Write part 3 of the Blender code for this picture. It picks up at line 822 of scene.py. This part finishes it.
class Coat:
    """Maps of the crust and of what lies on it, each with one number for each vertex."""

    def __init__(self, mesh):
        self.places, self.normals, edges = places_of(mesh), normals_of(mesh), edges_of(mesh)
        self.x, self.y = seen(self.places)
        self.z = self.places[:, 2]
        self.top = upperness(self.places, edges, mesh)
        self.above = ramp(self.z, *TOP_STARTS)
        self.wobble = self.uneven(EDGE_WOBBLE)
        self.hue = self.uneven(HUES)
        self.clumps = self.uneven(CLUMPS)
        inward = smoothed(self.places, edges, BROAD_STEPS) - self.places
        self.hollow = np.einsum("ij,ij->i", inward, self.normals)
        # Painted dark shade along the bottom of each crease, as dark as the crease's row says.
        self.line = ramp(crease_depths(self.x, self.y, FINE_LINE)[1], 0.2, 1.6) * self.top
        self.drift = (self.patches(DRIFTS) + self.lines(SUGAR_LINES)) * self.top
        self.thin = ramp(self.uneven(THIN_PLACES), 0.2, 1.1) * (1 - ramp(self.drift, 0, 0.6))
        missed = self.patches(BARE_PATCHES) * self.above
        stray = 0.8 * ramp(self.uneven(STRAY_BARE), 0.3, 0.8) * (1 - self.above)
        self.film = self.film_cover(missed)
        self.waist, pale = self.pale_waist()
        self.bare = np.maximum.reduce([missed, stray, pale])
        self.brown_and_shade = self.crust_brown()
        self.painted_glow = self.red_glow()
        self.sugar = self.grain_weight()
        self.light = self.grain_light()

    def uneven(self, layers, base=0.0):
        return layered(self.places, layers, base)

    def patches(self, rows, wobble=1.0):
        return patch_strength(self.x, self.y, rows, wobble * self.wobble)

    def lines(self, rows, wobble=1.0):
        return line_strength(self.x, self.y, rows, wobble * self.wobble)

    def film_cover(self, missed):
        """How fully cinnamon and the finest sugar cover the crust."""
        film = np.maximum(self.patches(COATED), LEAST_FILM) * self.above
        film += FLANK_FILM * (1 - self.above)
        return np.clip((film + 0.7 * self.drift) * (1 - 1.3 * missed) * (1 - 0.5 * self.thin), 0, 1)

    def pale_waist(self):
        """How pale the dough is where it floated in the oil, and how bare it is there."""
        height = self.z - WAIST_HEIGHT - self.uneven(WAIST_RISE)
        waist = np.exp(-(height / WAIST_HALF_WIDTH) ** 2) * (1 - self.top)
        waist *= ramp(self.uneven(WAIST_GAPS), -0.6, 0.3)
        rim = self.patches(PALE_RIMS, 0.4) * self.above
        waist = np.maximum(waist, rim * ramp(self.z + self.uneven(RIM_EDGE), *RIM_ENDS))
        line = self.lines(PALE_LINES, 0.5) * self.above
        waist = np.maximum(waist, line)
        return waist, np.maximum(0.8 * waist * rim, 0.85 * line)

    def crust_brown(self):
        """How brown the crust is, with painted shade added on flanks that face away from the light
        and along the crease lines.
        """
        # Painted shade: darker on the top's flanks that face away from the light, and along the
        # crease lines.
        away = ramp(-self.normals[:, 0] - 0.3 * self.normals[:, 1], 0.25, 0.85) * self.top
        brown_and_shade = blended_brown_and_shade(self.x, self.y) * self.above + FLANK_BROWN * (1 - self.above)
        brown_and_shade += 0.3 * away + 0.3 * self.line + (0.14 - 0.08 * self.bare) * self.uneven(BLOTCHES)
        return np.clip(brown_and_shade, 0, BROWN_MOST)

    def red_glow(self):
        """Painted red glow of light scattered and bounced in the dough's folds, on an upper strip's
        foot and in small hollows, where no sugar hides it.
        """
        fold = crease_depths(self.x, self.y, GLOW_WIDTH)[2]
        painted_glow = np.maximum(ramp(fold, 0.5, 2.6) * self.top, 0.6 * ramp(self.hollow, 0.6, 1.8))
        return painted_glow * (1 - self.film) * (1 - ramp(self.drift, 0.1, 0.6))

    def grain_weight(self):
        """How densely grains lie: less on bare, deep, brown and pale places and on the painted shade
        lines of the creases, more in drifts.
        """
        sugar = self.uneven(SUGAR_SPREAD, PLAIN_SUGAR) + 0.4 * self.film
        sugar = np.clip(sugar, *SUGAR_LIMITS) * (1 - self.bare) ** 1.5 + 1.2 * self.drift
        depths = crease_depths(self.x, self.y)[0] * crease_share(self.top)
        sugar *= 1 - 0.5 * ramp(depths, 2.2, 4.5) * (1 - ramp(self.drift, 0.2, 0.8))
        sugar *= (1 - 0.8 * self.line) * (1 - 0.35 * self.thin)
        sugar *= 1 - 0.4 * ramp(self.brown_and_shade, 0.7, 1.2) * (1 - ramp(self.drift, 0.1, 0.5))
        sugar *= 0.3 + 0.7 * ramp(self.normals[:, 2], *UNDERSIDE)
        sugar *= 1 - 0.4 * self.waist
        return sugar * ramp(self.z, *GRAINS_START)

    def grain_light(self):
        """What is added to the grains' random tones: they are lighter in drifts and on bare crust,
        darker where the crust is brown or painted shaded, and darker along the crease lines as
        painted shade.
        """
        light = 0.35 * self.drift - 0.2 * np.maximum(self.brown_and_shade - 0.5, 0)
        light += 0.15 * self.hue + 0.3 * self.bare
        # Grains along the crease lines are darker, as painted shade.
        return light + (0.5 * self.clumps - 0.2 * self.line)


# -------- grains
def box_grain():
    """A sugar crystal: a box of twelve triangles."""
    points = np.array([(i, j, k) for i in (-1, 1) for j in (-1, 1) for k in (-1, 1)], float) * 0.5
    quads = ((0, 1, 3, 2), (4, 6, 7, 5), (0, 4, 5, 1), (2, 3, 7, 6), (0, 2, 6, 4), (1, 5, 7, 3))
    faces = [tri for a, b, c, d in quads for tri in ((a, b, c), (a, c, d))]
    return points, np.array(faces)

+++

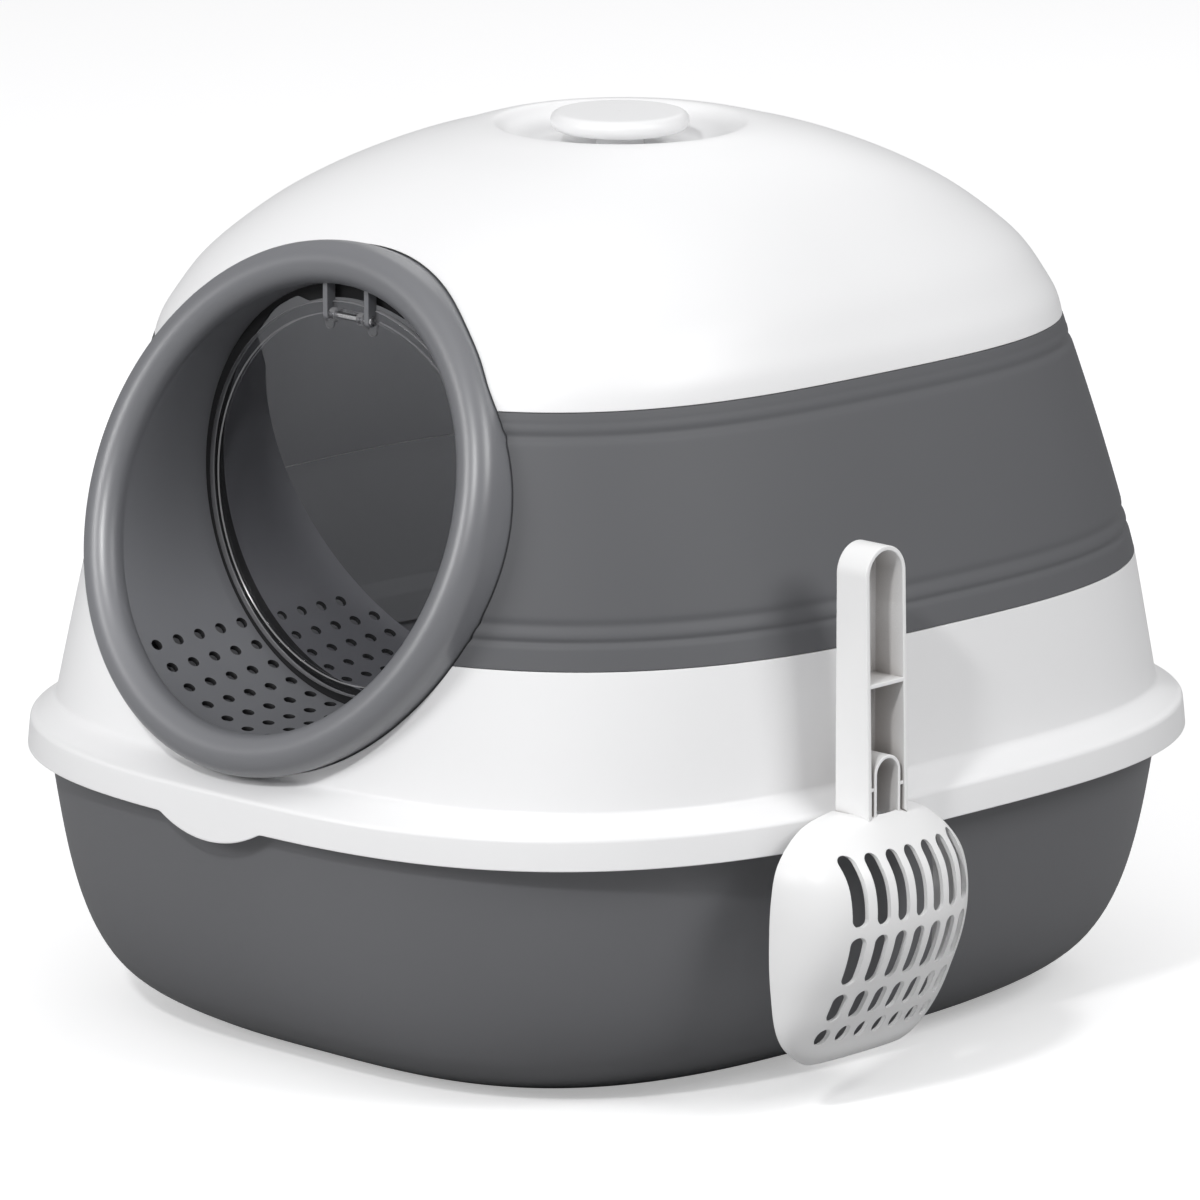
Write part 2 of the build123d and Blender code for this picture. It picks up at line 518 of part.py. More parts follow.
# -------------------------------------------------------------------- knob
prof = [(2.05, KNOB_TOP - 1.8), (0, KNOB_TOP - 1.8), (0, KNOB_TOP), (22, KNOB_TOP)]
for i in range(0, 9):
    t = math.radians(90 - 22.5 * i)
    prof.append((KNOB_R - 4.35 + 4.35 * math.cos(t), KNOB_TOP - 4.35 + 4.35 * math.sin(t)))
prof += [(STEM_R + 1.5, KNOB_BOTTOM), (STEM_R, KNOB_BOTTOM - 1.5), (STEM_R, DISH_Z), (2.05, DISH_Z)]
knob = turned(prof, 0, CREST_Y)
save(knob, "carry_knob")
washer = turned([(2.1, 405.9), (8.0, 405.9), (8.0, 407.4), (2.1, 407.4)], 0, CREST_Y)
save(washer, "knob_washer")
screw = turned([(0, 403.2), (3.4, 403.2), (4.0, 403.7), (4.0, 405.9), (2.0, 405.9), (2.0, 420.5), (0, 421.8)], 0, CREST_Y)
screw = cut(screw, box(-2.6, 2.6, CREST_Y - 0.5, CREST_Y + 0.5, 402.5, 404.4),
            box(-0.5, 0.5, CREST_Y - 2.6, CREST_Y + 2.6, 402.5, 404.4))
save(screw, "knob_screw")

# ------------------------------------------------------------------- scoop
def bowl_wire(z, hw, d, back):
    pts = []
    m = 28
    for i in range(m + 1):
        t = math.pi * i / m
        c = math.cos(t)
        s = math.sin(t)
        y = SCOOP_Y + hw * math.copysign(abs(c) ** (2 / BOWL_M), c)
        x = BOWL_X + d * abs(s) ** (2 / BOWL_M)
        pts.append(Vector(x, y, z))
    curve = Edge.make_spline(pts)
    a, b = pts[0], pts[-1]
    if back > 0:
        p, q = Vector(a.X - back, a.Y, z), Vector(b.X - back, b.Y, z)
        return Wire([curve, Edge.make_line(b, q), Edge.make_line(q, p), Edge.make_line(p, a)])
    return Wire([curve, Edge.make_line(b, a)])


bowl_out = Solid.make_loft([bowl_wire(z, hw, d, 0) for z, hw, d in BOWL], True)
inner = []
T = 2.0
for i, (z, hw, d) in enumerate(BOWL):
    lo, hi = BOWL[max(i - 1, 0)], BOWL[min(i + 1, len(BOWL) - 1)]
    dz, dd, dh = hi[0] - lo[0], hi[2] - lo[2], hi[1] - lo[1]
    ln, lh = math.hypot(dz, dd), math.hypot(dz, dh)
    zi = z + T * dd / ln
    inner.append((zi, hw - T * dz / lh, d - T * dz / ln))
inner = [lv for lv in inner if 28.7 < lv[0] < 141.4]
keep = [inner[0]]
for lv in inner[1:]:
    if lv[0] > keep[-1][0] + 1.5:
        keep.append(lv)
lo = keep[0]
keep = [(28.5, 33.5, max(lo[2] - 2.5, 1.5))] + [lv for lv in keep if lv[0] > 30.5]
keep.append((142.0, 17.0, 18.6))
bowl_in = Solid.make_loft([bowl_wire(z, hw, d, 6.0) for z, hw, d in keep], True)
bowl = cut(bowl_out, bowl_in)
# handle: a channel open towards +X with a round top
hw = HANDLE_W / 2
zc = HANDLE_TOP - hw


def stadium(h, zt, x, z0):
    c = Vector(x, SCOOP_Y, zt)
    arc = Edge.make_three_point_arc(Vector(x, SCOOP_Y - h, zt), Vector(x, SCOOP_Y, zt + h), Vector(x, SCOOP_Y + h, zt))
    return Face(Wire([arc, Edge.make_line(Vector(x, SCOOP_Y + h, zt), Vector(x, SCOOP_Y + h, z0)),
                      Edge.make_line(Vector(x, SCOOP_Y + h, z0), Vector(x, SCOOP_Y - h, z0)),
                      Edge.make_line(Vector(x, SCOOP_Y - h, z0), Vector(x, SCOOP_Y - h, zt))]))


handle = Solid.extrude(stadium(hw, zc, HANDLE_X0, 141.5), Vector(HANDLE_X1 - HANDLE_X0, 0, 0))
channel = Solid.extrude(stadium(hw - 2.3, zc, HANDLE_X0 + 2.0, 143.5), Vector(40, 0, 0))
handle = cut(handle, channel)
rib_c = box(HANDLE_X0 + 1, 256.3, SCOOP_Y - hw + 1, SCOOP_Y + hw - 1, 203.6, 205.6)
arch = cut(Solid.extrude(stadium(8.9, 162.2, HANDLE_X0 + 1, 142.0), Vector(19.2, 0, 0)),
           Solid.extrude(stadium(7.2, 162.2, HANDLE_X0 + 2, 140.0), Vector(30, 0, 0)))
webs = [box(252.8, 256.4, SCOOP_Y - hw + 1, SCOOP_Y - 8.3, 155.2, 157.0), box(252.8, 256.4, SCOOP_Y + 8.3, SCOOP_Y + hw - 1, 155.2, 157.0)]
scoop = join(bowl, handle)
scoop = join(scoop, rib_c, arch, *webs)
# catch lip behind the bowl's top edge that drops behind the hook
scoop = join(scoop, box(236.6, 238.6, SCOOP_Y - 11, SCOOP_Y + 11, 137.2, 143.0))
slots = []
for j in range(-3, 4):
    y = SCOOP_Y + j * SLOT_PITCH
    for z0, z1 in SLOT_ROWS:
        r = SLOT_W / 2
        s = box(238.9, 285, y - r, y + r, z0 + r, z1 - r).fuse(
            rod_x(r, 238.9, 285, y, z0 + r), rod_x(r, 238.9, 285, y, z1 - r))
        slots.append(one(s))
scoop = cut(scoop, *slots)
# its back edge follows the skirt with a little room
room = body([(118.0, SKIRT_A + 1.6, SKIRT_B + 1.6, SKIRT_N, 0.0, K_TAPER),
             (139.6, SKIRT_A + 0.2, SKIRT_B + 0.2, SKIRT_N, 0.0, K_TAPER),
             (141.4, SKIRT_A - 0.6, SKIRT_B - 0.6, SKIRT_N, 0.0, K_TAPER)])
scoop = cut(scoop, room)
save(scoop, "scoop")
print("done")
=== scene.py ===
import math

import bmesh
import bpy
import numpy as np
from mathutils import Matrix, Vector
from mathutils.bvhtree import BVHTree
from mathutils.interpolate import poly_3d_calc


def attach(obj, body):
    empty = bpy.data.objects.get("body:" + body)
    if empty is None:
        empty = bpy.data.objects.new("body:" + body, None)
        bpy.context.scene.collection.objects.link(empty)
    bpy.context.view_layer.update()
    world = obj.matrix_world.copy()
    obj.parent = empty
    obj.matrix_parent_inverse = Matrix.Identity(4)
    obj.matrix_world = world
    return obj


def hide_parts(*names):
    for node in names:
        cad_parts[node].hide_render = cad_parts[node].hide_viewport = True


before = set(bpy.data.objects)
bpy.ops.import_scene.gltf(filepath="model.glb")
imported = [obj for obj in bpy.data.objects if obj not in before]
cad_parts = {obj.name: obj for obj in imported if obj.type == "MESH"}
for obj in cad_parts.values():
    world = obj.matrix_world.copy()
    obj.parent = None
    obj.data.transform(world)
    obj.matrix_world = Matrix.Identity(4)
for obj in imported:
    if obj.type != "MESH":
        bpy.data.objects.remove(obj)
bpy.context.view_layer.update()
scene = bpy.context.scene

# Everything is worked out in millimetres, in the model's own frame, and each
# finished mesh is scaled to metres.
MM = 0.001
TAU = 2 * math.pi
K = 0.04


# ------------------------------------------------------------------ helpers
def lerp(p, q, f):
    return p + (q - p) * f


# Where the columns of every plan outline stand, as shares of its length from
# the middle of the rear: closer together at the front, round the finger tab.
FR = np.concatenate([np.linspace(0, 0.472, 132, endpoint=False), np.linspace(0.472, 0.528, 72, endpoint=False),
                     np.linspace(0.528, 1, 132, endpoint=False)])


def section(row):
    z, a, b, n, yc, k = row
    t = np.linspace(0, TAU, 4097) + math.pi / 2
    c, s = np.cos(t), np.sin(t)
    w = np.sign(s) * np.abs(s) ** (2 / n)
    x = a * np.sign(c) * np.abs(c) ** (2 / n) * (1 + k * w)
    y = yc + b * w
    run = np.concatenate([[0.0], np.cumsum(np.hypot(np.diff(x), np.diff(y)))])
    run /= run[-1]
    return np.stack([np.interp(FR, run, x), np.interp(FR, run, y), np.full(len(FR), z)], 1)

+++

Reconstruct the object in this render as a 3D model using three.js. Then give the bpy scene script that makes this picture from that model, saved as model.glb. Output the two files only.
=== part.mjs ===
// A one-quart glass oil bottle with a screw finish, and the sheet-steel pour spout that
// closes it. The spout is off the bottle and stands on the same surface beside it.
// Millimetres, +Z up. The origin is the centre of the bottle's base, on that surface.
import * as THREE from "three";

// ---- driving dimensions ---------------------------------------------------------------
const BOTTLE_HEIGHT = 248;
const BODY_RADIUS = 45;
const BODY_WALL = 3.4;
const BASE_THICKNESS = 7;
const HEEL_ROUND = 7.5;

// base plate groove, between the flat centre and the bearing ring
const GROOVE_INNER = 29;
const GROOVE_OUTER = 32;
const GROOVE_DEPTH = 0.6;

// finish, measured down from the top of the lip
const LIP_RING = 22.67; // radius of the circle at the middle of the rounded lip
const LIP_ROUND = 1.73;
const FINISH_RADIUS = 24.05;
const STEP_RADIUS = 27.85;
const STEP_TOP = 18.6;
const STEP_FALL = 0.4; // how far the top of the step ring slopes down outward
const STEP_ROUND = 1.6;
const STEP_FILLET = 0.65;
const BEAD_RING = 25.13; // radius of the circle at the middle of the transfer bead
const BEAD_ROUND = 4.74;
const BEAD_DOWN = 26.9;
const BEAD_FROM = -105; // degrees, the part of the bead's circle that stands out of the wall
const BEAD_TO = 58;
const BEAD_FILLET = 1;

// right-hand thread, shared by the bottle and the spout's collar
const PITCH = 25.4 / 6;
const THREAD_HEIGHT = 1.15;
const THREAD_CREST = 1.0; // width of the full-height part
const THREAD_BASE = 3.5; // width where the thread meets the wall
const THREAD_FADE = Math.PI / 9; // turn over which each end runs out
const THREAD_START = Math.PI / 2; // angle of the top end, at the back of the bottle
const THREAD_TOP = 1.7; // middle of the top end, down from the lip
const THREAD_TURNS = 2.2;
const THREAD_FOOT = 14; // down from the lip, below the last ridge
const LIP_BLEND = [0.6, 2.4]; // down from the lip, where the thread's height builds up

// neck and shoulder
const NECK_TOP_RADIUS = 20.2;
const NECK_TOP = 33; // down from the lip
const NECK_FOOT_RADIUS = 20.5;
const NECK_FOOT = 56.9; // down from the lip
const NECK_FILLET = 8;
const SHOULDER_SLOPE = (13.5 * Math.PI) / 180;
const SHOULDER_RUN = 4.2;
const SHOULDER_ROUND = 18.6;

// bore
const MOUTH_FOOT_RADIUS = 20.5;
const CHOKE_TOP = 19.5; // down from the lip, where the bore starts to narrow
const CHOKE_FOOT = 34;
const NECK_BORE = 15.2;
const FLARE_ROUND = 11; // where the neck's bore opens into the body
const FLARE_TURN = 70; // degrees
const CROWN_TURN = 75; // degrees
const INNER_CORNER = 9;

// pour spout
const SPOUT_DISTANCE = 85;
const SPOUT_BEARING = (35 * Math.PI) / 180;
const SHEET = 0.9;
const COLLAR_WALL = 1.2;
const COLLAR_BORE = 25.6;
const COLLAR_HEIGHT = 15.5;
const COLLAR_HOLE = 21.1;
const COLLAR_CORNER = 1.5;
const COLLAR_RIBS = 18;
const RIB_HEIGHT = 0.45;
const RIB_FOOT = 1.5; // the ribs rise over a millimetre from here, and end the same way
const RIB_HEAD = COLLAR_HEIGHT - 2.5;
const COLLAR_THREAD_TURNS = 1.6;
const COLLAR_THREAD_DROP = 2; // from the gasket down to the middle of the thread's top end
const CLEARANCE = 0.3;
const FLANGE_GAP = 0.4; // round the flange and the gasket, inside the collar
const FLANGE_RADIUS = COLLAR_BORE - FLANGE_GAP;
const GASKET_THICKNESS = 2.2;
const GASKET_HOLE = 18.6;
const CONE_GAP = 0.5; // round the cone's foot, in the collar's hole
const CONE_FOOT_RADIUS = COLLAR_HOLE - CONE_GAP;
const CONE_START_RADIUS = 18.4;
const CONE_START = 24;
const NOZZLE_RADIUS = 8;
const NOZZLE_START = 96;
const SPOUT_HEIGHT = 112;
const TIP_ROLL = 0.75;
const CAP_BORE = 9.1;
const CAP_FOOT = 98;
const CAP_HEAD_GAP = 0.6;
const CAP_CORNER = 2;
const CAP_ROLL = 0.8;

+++

> [AIM OF THE EXERCISE]: Reproduce word for word the material above, beginning with the line that contains "# its back edge" and ending with the line that contains "if empty is".

> [EXERCISE SOLUTION]:
# its back edge follows the skirt with a little room
room = body([(118.0, SKIRT_A + 1.6, SKIRT_B + 1.6, SKIRT_N, 0.0, K_TAPER),
             (139.6, SKIRT_A + 0.2, SKIRT_B + 0.2, SKIRT_N, 0.0, K_TAPER),
             (141.4, SKIRT_A - 0.6, SKIRT_B - 0.6, SKIRT_N, 0.0, K_TAPER)])
scoop = cut(scoop, room)
save(scoop, "scoop")
print("done")
=== scene.py ===
import math

import bmesh
import bpy
import numpy as np
from mathutils import Matrix, Vector
from mathutils.bvhtree import BVHTree
from mathutils.interpolate import poly_3d_calc


def attach(obj, body):
    empty = bpy.data.objects.get("body:" + body)
    if empty is None:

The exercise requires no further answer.